Saturday, 4 July 2015

Panic Attack Advice

A friend was telling me today about another friend of hers, somebody who I once met but don't really know.  This woman has a mental health diagnosis (I think schizophrenia) and, without going into details, she is one of those people who have become a victim of the system. She is unlikely to recover, probably because she has lost the will to recover or the belief that there is any hope of recovery (this is what I gather from my friend's recounting of her tale). 

I was really surprised to hear that the council are in charge of this woman's financial affairs - she had to sell her flat many years ago (I forget why, something to do with benefits perhaps?) and they have not given her the money from the sale because she is deemed incapable of acting sensibly with it. 

My friend said that it is for this woman's own protection - that she might spend it on a new car or a holiday.  But to me this just illustrated the injustice in the mental health system - a gambler or an alcoholic can do what he wishes with his own money, sell his home and destroy his family...  But somebody with a diagnosis of mental ill health can not have charge of their own financial affairs.  I had no idea this situation existed before today and it made me really cross. 

As I say, I don't know the woman concerned well - I don't really know her at all, in fact.  But when I think about her - which I do quite often, because my friend is fond of her - I think in terms of, 'There, but for the Grace of God, go I'.  (I like the poetry in that saying).  Her final breakdown, which she never recovered from, was after she had a miscarriage and separated from her then partner.  And I think - I might never have recovered from such a loss either.  My family have been my lifeline and I am not sure that without them - without Paul's belief in me, without Anna to hold the two of us in place after that rocky start - I could have pulled myself back into the real world.

I would like to help this woman, have suggested to my friend that we should meet.  But she doesn't want to meet me, which is fair enough, and anyway I am not sure if anything I could say would actually help.  She will get better, maybe, one day when she is ready.  I hope. 

In the meantime, why on earth shouldn't she have her own money?  Why shouldn't she splash out on a new car?  Or a holiday?  Maybe those things might be the trigger that would make her start to feel like a real person again.  Why would it be a waste, any more than it would be if anybody else treated themselves to the things they wanted?  Aren't most people's decisions about how to spend their money reckless, unnecessary, in literal terms? 

Anyway, I probably shouldn't write any more about somebody else's business.  The woman concerned is not complaining, or not officially so.  She is too used to being 'looked after', treated like a child, or more accurately, like a mad person.

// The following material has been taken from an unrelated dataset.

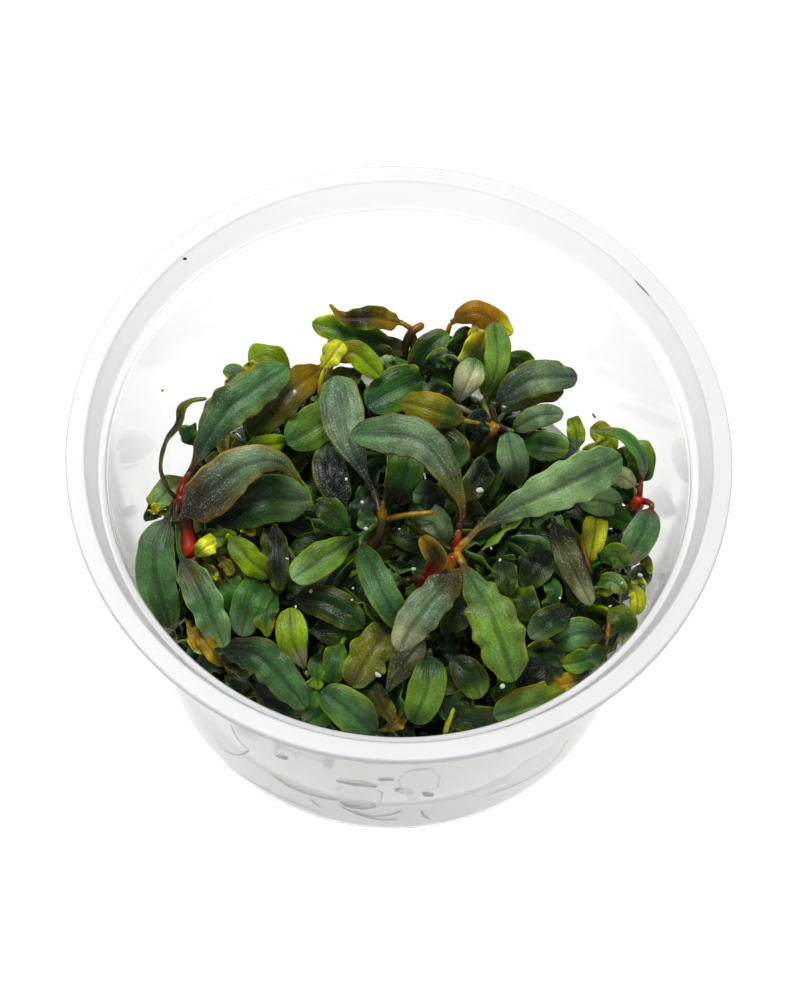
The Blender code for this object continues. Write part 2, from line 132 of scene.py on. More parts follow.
# Main leaves, one for each leaf of the solid model. Each row: node, crown, width, widest place (0 to 1),
# fold, wave, amount of pearly grains with painted glints, colours (stalk, base, middle, tip, margin), points
# from stalk to tip. A leaf with no crown grows from inside the mound
LEAVES = (
    ("leaf_left_long", "left", 7.6, 0.6, 0.15, 0.55, 0.35, "red steel teal teal olive",
     ((-36.2, 3.6, 44.0), (-29.7, 13.6, 51.0), (-19.8, 23.3, 50.5))),
    ("leaf_left_shiny", "left", 8.2, 0.3, -0.2, 0.25, 0.7, "umber plum slate olive amber",
     ((-37.1, -4.0, 44.0), (-32.3, -1.2, 48.0), (-26.4, 3.6, 50.8), (-20.6, 5.2, 50.2), (-15.7, 3.1, 45.6))),
    ("leaf_left_under", "", 8.4, 0.55, 0.1, 0.1, 0.2, "night night deep slate green",
     ((-31.9, -2.6, 40.5), (-23.2, 0.6, 44.0), (-14.8, 2.6, 41.5))),
    ("leaf_left_hanging", "left", 7.2, 0.5, -0.1, 0.15, 0.2, "umber teal teal moss sage",
     ((-38.4, -1.6, 42.4), (-40.5, -10.1, 41.0), (-37.3, -19.6, 34.5))),
    ("leaf_left_strip", "left", 6.0, 0.5, 0.25, 0.4, 0.3, "moss bronze teal sage sage",
     ((-36.2, -8.7, 41.0), (-31.6, -17.1, 41.2), (-27.7, -23.8, 36.5))),
    ("leaf_left_low", "", 6.0, 0.55, 0.1, 0.1, 0.15, "moss moss fresh slate green",
     ((-21.0, -9.5, 38.0), (-23.7, -16.5, 41.0), (-25.0, -21.8, 37.5))),
    ("leaf_left_bright", "", 4.6, 0.5, 0.15, 0.2, 0.0, "lime lime lime green lime",
     ((-28.2, -6.0, 43.5), (-24.3, -10.0, 43.0), (-20.4, -11.7, 40.5))),
    ("leaf_back_dark", "back", 6.6, 0.5, 0.1, 0.3, 0.1, "amber amber bronze moss olive",
     ((-13.6, 26.6, 45.8), (-19.7, 19.5, 47.5), (-26.0, 13.4, 43.5))),
    ("leaf_back_broad", "", 7.6, 0.55, 0.1, 0.15, 0.15, "deep slate green teal lime",
     ((-8.8, 19.8, 41.4), (-13.5, 15.9, 44.4), (-19.5, 12.4, 43.0))),
    ("leaf_speckled", "mid", 8.0, 0.68, 0.12, 0.15, 1.0, "umber steel slate teal olive",
     ((-3.6, 2.6, 43.5), (-8.8, 11.3, 48.5), (-11.5, 22.4, 49.5))),
    ("leaf_back_purple", "mid", 6.0, 0.5, 0.1, 0.15, 0.9, "umber night night slate olive",
     ((-8.5, 1.5, 40.5), (-11.6, 7.0, 43.0), (-12.4, 12.8, 42.0))),
    ("leaf_mid_bright", "mid", 6.2, 0.62, 0.12, 0.1, 0.2, "deep moss green sage lime",
     ((-5.6, -4.4, 43.5), (-11.5, -10.0, 46.0), (-17.0, -13.8, 44.0))),
    ("leaf_mid_teal", "mid", 5.8, 0.55, 0.1, 0.1, 0.25, "moss fresh teal deep green",
     ((-5.9, -5.8, 44.0), (-2.5, -14.7, 46.3), (2.3, -21.5, 43.0))),
    ("leaf_mid_dark", "", 6.0, 0.5, 0.1, 0.2, 0.1, "night night deep deep olive",
     ((-17.0, -15.0, 39.5), (-10.5, -16.6, 41.0), (-4.5, -20.0, 40.0))),
    ("leaf_centre_arch", "centre", 7.0, 0.62, 0.12, 0.3, 0.55, "red olive slate teal bronze",
     ((10.6, -5.4, 48.2), (10.9, -1.5, 51.0), (6.6, 5.2, 54.2), (1.7, 8.8, 54.8), (-8.5, 9.9, 52.5))),
    ("leaf_centre_right", "centre", 8.4, 0.62, 0.14, 0.55, 0.5, "rust slate sage teal sage",
     ((12.0, -6.8, 48.0), (15.4, -3.8, 49.5), (26.8, 1.1, 54.0), (37.6, 9.4, 50.4))),
    ("leaf_centre_front", "centre", 8.2, 0.6, 0.1, 0.6, 0.35, "rust teal green green olive",
     ((10.7, -9.1, 46.8), (16.6, -21.3, 50.0), (21.0, -30.6, 44.5))),
    ("leaf_centre_olive", "centre", 6.8, 0.5, -0.15, 0.3, 0.8, "rust bronze slate lilac olive",
     ((11.8, -10.4, 45.6), (6.7, -18.2, 48.2), (3.3, -23.0, 47.2), (1.5, -26.3, 44.6))),
    ("leaf_centre_tail", "", 4.8, 0.35, -0.15, 0.15, 1.0, "bronze lilac bronze night olive",
     ((6.0, -22.6, 43.4), (2.9, -26.8, 42.6), (-0.5, -31.4, 37.5))),
    ("leaf_centre_rolled", "", 3.6, 0.5, 0.6, 0.1, 0.0, "red red umber rust olive",
     ((5.2, -12.8, 46.0), (7.2, -10.6, 47.8), (4.3, -6.8, 48.6))),
    ("leaf_centre_blue", "centre", 6.4, 0.5, 0.1, 0.1, 0.4, "umber moss sage deep teal",
     ((1.6, -0.6, 41.5), (5.6, -1.2, 43.2), (8.6, -5.0, 42.0))),
    ("leaf_centre_dark", "", 6.6, 0.5, 0.1, 0.15, 0.1, "night night fresh green olive",
     ((-0.2, 1.8, 41.5), (1.2, 6.5, 45.0), (2.0, 11.0, 45.5))),
    ("leaf_top_curled", "top", 4.2, 0.38, 0.25, 0.5, 0.1, "rust amber umber amber lime",
     ((-0.6, 33.0, 50.0), (-5.3, 32.7, 52.0), (-10.5, 32.3, 52.2), (-13.3, 34.0, 53.6))),
    ("leaf_top_yellow", "top", 5.0, 0.55, 0.2, 0.25, 0.0, "umber deep fresh lime yellow",
     ((-1.2, 30.4, 46.0), (-8.5, 31.0, 48.8), (-16.2, 32.9, 48.8))),
    ("leaf_top_lime", "back", 4.6, 0.5, 0.1, 0.1, 0.0, "amber amber lime lime lime",
     ((-12.2, 25.6, 48.4), (-8.6, 27.2, 49.3), (-3.8, 23.4, 48.2))),
    ("leaf_top_broad", "", 7.8, 0.55, 0.1, 0.1, 0.15, "deep fresh fresh pine lime",
     ((5.2, 26.6, 43.8), (0.0, 23.6, 44.8), (-6.2, 19.6, 44.2))),
    ("leaf_top_olive", "top", 5.0, 0.5, 0.15, 0.15, 0.1, "umber night deep green olive",
     ((1.2, 25.6, 44.0), (4.0, 29.6, 47.4), (7.2, 32.6, 48.4))),
    ("leaf_top_orange", "", 4.6, 0.5, -0.2, 0.2, 0.0, "rust rust rust yellow amber",
     ((7.6, 33.8, 49.6), (12.0, 35.6, 50.6), (18.4, 33.0, 48.4))),
    ("leaf_top_upright", "rear", 4.8, 0.62, 0.1, 0.1, 0.2, "olive moss green green lime",
     ((13.9, 20.4, 46.0), (15.9, 26.2, 50.0), (15.0, 33.0, 52.2))),
    ("leaf_top_lilac", "rear", 5.2, 0.6, 0.1, 0.1, 1.0, "umber lilac lilac fresh olive",
     ((9.4, 19.8, 46.0), (11.0, 22.6, 50.3), (12.3, 26.4, 50.8))),
    ("leaf_top_yellowed", "rear", 5.8, 0.5, -0.15, 0.1, 0.1, "rust green olive olive amber",
     ((11.2, 15.9, 47.8), (5.0, 16.0, 51.5), (-0.1, 18.3, 49.5))),
    ("leaf_rear_bluegrey", "rear", 6.0, 0.5, 0.1, 0.25, 0.5, "umber steel slate steel olive",
     ((15.4, 19.6, 46.8), (21.7, 22.8, 51.0), (29.8, 25.8, 47.5))),
    ("leaf_rear_slate", "rear", 4.2, 0.5, 0.1, 0.1, 0.3, "umber sage slate slate olive",
     ((18.8, 15.8, 45.2), (23.2, 17.2, 48.5), (27.6, 18.2, 48.0))),
    ("leaf_rear_green", "rear", 5.2, 0.5, 0.1, 0.1, 0.1, "deep fresh deep green sage",
     ((20.6, 14.4, 43.6), (24.5, 13.0, 46.0), (28.8, 12.6, 46.0))),
    ("leaf_rear_teal", "", 5.4, 0.55, 0.12, 0.1, 0.2, "deep moss slate teal green",
     ((20.8, 6.0, 43.0), (19.3, 10.0, 46.5), (18.2, 14.2, 47.6))),
    ("leaf_right_streaked", "right", 5.2, 0.5, 0.1, 0.1, 0.1, "umber sage sage deep sage",
     ((38.4, 3.2, 42.6), (35.3, 3.4, 45.0), (30.8, 4.0, 44.5))),
    ("leaf_right_teal", "right", 5.6, 0.5, 0.1, 0.1, 0.3, "red teal teal lilac sage",
     ((43.2, 2.6, 46.2), (41.8, -2.0, 45.4), (38.8, -6.4, 41.2))),
    ("leaf_right_yellow", "", 4.4, 0.5, 0.1, 0.05, 0.0, "umber yellow yellow yellow lime",
     ((33.0, -6.4, 39.8), (33.7, -1.9, 42.4), (34.1, 3.4, 42.2))),
    ("leaf_right_purple", "", 4.6, 0.5, 0.25, 0.15, 0.7, "umber moss bronze lilac umber",
     ((26.5, 0.3, 43.5), (28.9, -7.3, 46.2), (30.8, -10.9, 45.3), (33.7, -14.4, 41.5))),
    ("leaf_right_low", "", 5.0, 0.5, 0.1, 0.1, 0.2, "deep deep deep slate olive",
     ((30.2, -15.8, 42.0), (26.5, -19.2, 44.5), (23.3, -21.4, 42.5))),
    ("leaf_right_lower", "", 5.4, 0.5, 0.1, 0.1, 0.3, "deep moss teal night lime",
     ((36.2, -19.0, 39.0), (31.5, -19.4, 40.6), (26.8, -20.8, 39.0))),
    ("leaf_front_right", "", 6.6, 0.5, 0.1, 0.15, 0.1, "amber lime green teal amber",
     ((30.4, -28.0, 36.5), (24.5, -32.0, 39.0), (18.0, -33.6, 37.0))),
    ("leaf_front_dark", "", 5.4, 0.55, 0.1, 0.05, 0.1, "night deep deep green olive",
     ((9.9, -24.8, 40.5), (13.4, -28.0, 40.5), (15.7, -31.2, 38.5))),
    ("leaf_front_green", "", 6.4, 0.5, 0.1, 0.05, 0.1, "deep fresh green deep lime",
     ((6.8, -25.3, 43.0), (6.8, -31.2, 43.0), (4.7, -36.0, 37.5))),
    ("leaf_front_left", "", 6.8, 0.55, 0.1, 0.05, 0.1, "deep teal teal fresh lime",
     ((-1.1, -37.1, 33.0), (-5.7, -34.6, 37.5), (-10.9, -31.5, 39.0))),
    ("leaf_front_olive", "", 7.0, 0.55, 0.1, 0.55, 0.4, "umber bronze olive bronze lime",
     ((0.7, -18.8, 40.0), (-2.9, -25.1, 42.0), (-6.1, -30.3, 38.5))),
    ("leaf_front_lime", "", 5.4, 0.6, 0.1, 0.05, 0.2, "umber lilac lime lime lime",
     ((-13.5, -28.1, 37.5), (-16.2, -24.4, 43.0), (-17.0, -18.8, 43.5))),
    ("leaf_front_teal", "", 6.4, 0.5, 0.1, 0.45, 0.2, "deep deep teal teal bronze",
     ((-28.8, -25.6, 40.0), (-21.1, -27.7, 42.2), (-13.2, -34.3, 37.6))),
)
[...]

She has given up on any hope or expectation of leading a normal life.  Which is ridiculous - she was unwell and there really is no reason why she shouldn't get better.  It is just a shame that so few people realise that. 

The story made me cross and more determined to keep on fighting the injustice that is meted out to the mentally ill - or, the emotionally distressed. 

All this is a complete digression.  So, to get to my final point, which is the thing that made me want to write this post.  The panic attacks.  My friend told me that her friend - this same woman - has panic attacks and so I passed on the advice the GP recently gave me on this matter.  I went to see the GP after suffering episodes of chest pain that I knew were caused by panic but which still made me feel as though I was going to die however much I tried to reason myself out of it.  I think I wrote about it all on here, but I can't remember if I wrote in detail about my visit to the GP and what he said.  And I realised that if I haven't, I should, because after listening to his words of advice I have not had a panic attack since.

I told the GP that I thought the attacks might be some sort of reaction to food, because it often (not always) happened after I had eaten.  I said I had cut out various foods, notably nuts, because they seemed to be a trigger and he said that I could just end up with a really restricted diet that way and that I really needed to re-introduce those foods, so that I knew if they had actually caused the problem.  Also, he said that pain was not usually associated with panic attacks, which I knew, but I still thought panic was the problem.  He suggested medication, but he was almost smiling when he said it - I think he must know I am rather anti-medication, although he is not the GP I usually see at that surgery. 

Anyway, he then said that I should pay attention to my breathing.  He said that breathing is key - usually when we have panic attacks we have been over-breathing - breathing in too much - and the action we need to take is to breathe out.  So that is what I do now, if I have any inkling that a panic attack might be starting.  I breathe out.  And it has worked!  Simple advice but very effective.  It deserves to be shared.

I don't feel at risk of these episodes any more and I suppose that is part of the reason why they are not happening - I am not anticipating them, I am not fearful.  I think also the breathing out thing might work for me partly because the GP told me it would and I believed him - I am quite suggestible!  But whatever the reason, it works, so I passed the info on to my friend today and I hope she passes it on to her friend, and I thought I would share it here too if I haven't already.

Please pass it on to anyone you know who suffers in this way.  I hope it helps.